With options that are traded on the open market, it is possible to determine that option’s value, based on what someone will pay for it. With employee stock options, it’s guesswork.
Nevertheless, Black and Scholes came up with a formula. The problem is, their formula was for options openly traded on the futures market. Their assumptions are violated since options can’t be sold; they have to be exercised by isolated, emotionally involved individuals that don’t behave like the economically rational automatons in the textbooks.
The Black-Scholes formula makes a lot of assumptions, like interest rates remaining constant and known, efficient markets, no dividends paid, and the like.

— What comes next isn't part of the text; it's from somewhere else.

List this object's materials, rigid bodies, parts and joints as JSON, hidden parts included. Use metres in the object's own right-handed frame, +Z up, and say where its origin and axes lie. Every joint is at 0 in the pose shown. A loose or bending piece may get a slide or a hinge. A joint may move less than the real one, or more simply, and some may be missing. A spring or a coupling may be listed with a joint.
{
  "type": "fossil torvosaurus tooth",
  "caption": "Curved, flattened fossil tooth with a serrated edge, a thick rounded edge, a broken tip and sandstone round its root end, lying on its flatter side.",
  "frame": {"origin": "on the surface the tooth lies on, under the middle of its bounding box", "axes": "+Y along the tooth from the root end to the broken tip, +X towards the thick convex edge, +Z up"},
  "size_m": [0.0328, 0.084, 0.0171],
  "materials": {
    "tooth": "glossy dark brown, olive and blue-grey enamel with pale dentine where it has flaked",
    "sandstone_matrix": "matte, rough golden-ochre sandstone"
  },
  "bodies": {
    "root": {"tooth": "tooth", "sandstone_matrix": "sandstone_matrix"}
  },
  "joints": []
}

So in the end, we’re talking about replacing one fake number with another fake number.
Given this, I wouldn’t worry too much about it, except that it’s helping to bring historic Silicon Valley practice of widely dispersing stock options to an end. If options become a more expensive perk to hand out, the execs will reserve the perk for themselves. A lot of engineers in the valley managed to make the down payment on their houses from stock options; this will no longer happen.
Posted by: Karen on June 16, 2004 10:57 PM
A lot of accounting methods are artifical. Anything other than “cash” accounting, for the most part, is artifical. Accounting works because everyone applies rules and methods consistently.

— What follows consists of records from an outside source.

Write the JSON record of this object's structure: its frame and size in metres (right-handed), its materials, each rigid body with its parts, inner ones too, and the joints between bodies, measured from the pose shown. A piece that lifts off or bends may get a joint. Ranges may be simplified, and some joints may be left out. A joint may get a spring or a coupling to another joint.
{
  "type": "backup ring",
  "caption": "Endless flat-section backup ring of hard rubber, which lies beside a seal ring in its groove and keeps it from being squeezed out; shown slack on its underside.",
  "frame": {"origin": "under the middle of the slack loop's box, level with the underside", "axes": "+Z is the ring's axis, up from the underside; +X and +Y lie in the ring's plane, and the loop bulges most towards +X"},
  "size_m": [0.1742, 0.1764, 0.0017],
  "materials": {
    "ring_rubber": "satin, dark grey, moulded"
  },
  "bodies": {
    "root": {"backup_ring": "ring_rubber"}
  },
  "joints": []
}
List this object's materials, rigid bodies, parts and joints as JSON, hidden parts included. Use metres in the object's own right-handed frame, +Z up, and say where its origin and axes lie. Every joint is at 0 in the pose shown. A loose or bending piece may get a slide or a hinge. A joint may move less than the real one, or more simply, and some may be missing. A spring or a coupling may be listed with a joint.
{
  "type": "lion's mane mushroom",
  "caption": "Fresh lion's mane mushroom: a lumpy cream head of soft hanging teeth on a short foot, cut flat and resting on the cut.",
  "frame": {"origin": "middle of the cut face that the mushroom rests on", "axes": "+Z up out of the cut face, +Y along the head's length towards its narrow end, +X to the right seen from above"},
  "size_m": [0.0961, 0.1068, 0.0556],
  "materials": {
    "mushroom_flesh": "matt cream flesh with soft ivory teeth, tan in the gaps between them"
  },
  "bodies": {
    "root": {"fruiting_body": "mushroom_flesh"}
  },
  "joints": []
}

The formulas for valuing options may be flawed, but it will work as long they are in the ballpark and all companies follow them consistently. If shareholders can understand how tech company inflate their numbers without expensing options, surely they can understand the formulas’ flaws?
GM is expensing options. Why can’t tech companies do the same?

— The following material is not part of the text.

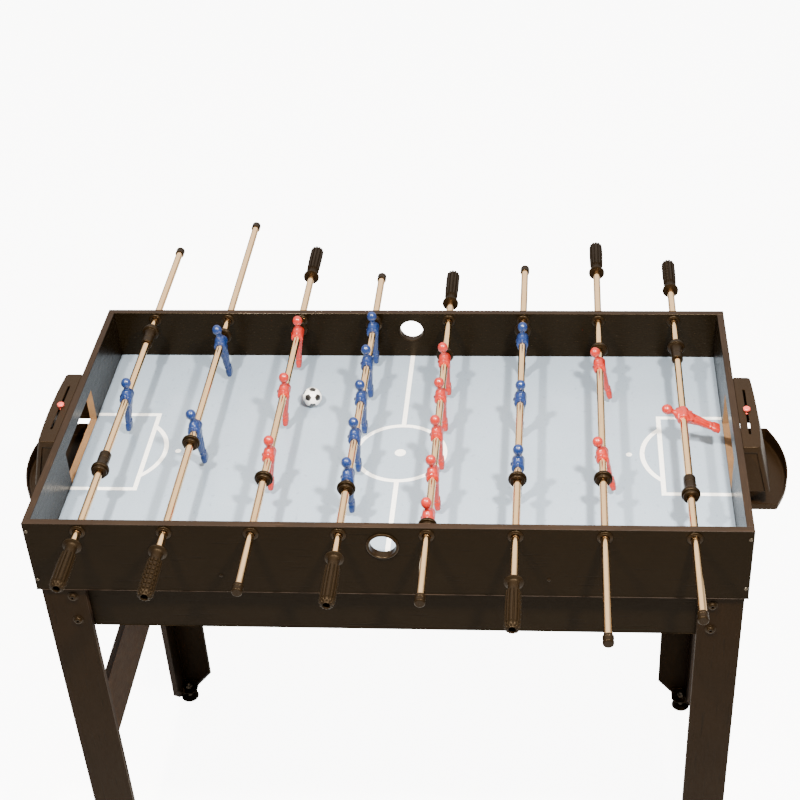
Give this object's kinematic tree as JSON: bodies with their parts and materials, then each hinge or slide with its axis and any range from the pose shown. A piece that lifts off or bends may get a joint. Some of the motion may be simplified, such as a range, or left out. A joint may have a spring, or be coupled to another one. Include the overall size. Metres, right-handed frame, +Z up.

If “it isn’t fair” because tech companies enrich more rank-and-file employees than old-economy companies, perhaps we should consider whether it is fair this Valley’s engineers priced everyone else out of the housing market.
If stock options truly cannot be valued accurately, then it should change into something that can be correctly valued. (Such as real freely-tradable options on a real stock market) Otherwise it is giving companies the right to manipulate their books. Do we want *that*?
Posted by: MiC on June 25, 2004 03:02 AM
Nice article, keep up!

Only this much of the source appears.